The Austin Chronicle says there is “scant evidence” that Steven Woods killed anyone. He is scheduled for execution in Texas under Governor Rick Perry on Sept 13. This is a case that likely would have a high chance for a commutation to life in other death penalty states, since the physical evidence does not indicate that the person being executed actually killed anyone while there is clear evidence linking his co-defendant as the killer.

“Unless the U.S. Supreme Court steps in to stop it – or the Board of Pardons and Paroles recommends and the governor grants clemency (a remote chance) – inmate Steven Woods will be put to death Sept. 13, even though there is scant evidence suggesting that he actually killed anyone. Woods was sentenced to death for a 2001 double murder in The Colony, near Dallas. After his conviction, a co-defendant, Marcus Rhodes, made a deal with prosecutors, pleading guilty in exchange for two life sentences. Nonetheless, while there was clear physical evidence linking Rhodes to the crime, there was no such evidence linking Woods. “There is no physical proof linking him to the crime,” says attorney Alex Calhoun, who has represented Woods on appeal and who has filed a clemency petition with the parole board, seeking to have Woods’ sentence commuted to life. That would be far more equitable, he argues; while that is a good argument against sending Woods to death, it’s been the argument in two out of the three cases in which the board has recommended clemency under the leadership of Gov. Rick Perry. Perry only granted clemency in one of those (that of Kenneth Foster), and he said he did so because Foster and a co-defendant had a shared trial, not because Foster literally was not guilty of killing anyone.

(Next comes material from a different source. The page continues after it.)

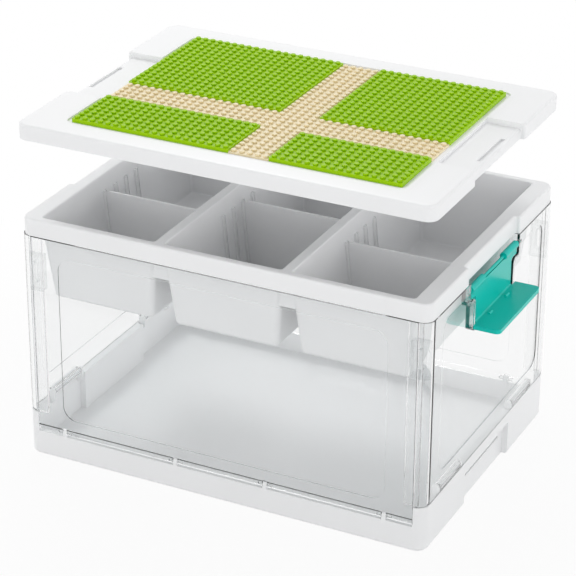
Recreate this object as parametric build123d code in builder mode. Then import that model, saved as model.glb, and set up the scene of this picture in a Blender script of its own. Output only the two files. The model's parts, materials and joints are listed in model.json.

Meanwhile, Brad Levenson, director of the state’s Office of Capital Writs, responsible for representing indigent death row inmates on appeal, late last week filed a final appeal in Woods’ case. In the appeal, Levenson argues that Calhoun rendered ineffective assistance when he failed to pursue in a timely manner evidence that one of Woods’ jurors was so biased that his presence on the jury violated Woods’ right to an impartial panel. (Should the ineffective assistance claim fail, Levenson argues that the presence of the juror alone should render the Woods verdict unsound.) The appeal comes on the heels of the U.S. Supreme Court announcing that it would hear two cases this fall that relate to the right to effective counsel on appeal. Whether Texas courts will see fit to stay Woods’ execution until the high court has an opportunity to weigh in on the topic remains to be seen.”